- **YOUR INSTRUCTIONS**
Reproduce the complete listing without any deviation.

- **PROVIDED MATERIAL**
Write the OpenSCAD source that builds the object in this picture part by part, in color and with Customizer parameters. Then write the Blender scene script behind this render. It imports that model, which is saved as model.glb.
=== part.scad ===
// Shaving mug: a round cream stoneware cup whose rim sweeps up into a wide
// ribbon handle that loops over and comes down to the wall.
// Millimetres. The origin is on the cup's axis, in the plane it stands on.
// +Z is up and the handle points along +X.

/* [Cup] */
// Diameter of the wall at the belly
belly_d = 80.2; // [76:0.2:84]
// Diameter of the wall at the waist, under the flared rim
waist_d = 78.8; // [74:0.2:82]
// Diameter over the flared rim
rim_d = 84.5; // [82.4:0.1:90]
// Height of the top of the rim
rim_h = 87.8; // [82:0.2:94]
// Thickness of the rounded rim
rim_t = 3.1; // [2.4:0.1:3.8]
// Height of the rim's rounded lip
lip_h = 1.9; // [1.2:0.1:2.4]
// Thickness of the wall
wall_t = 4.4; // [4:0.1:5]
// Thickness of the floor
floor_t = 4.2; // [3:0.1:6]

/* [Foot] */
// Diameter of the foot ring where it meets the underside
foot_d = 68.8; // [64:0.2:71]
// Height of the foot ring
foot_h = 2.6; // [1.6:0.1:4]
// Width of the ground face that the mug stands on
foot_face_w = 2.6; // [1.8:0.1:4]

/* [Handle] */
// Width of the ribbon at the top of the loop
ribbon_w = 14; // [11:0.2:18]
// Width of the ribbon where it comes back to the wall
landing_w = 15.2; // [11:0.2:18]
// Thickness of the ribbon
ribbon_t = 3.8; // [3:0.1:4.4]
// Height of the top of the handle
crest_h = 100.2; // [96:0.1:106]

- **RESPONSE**
Write the OpenSCAD source that builds the object in this picture part by part, in color and with Customizer parameters. Then write the Blender scene script behind this render. It imports that model, which is saved as model.glb.
=== part.scad ===
// Shaving mug: a round cream stoneware cup whose rim sweeps up into a wide
// ribbon handle that loops over and comes down to the wall.
// Millimetres. The origin is on the cup's axis, in the plane it stands on.
// +Z is up and the handle points along +X.

/* [Cup] */
// Diameter of the wall at the belly
belly_d = 80.2; // [76:0.2:84]
// Diameter of the wall at the waist, under the flared rim
waist_d = 78.8; // [74:0.2:82]
// Diameter over the flared rim
rim_d = 84.5; // [82.4:0.1:90]
// Height of the top of the rim
rim_h = 87.8; // [82:0.2:94]
// Thickness of the rounded rim
rim_t = 3.1; // [2.4:0.1:3.8]
// Height of the rim's rounded lip
lip_h = 1.9; // [1.2:0.1:2.4]
// Thickness of the wall
wall_t = 4.4; // [4:0.1:5]
// Thickness of the floor
floor_t = 4.2; // [3:0.1:6]

/* [Foot] */
// Diameter of the foot ring where it meets the underside
foot_d = 68.8; // [64:0.2:71]
// Height of the foot ring
foot_h = 2.6; // [1.6:0.1:4]
// Width of the ground face that the mug stands on
foot_face_w = 2.6; // [1.8:0.1:4]

/* [Handle] */
// Width of the ribbon at the top of the loop
ribbon_w = 14; // [11:0.2:18]
// Width of the ribbon where it comes back to the wall
landing_w = 15.2; // [11:0.2:18]
// Thickness of the ribbon
ribbon_t = 3.8; // [3:0.1:4.4]
// Height of the top of the handle
crest_h = 100.2; // [96:0.1:106]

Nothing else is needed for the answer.